Utopian philosophy and revolutionary iconography come into play in the colorful, glittery paintings of Carrie Moyer, at the Gallery @ Green Street (Green Street MBTA Station, Jamaica Plain; January 11–February 9). And the Anglo-American myth of Manifest Destiny comes under scrutiny in " Deborah Bright: Manifest, " at Bernard Toale Gallery (450 Harrison Avenue; January 2-26). Bright photographs old stone walls across New England to document the first inroads made by early white settlers into the American wilderness.

Personal biography and belief systems play a more haunting role in the exhibition " AA Bronson: Mirror Mirror, " at MIT’s List Visual Arts Center (20 Ames Street, Cambridge; February 7–March 31). Bronson is the sole surviving member of the Canadian conceptual art collective General Idea, which he formed with artists Felix Partz and Jorge Zontal in 1969. From its inception until the deaths of Partz and Zontal in 1994 from AIDS-related causes, General Idea produced incisive and subversive work in a dizzying variety of media. At the List Center, Bronson will show photographs, installation works, wall paintings, and videos dealing with his own personal loss, larger issues of human suffering, and the transient and illusory nature of life and love.

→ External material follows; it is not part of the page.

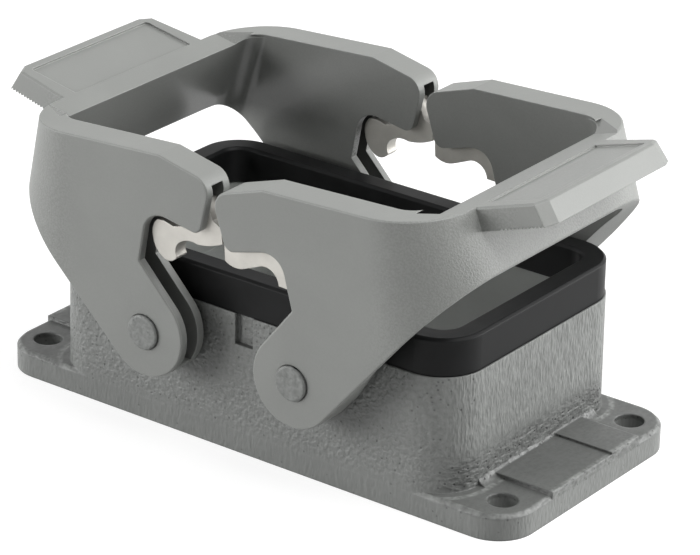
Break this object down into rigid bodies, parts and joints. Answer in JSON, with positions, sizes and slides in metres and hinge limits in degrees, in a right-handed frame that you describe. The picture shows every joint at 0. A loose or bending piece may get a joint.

As for the illusory nature of nature — and continuing the very nice series that presents large-scale contemporary artworks in the Renaissance Courtyard in Worcester — " Julian Opie: Wall at WAM " will be on view at the Worcester Art Museum (55 Salisbury Street, Worcester, in February and March). In British artist Opie’s world, people, pets, buildings, and landscapes are realized in a characteristically simplified linear style and with elementary shapes (he did the portraits of the members of Blur for the cover of their boxed set). He’ll be doing a group portrait for the Wall at WAM.

And two shows that opened in the old year but are continuing into the new deserve mention: " The Drawing Show, " at the Boston Center for the Arts (539 Tremont Street, Boston; through February 10), and " Extreme Connoisseurship, " at the Fogg Art Museum at Harvard University (32 Quincy Street, Cambridge) and the adjoining Sert Gallery and Cafe (through April 7).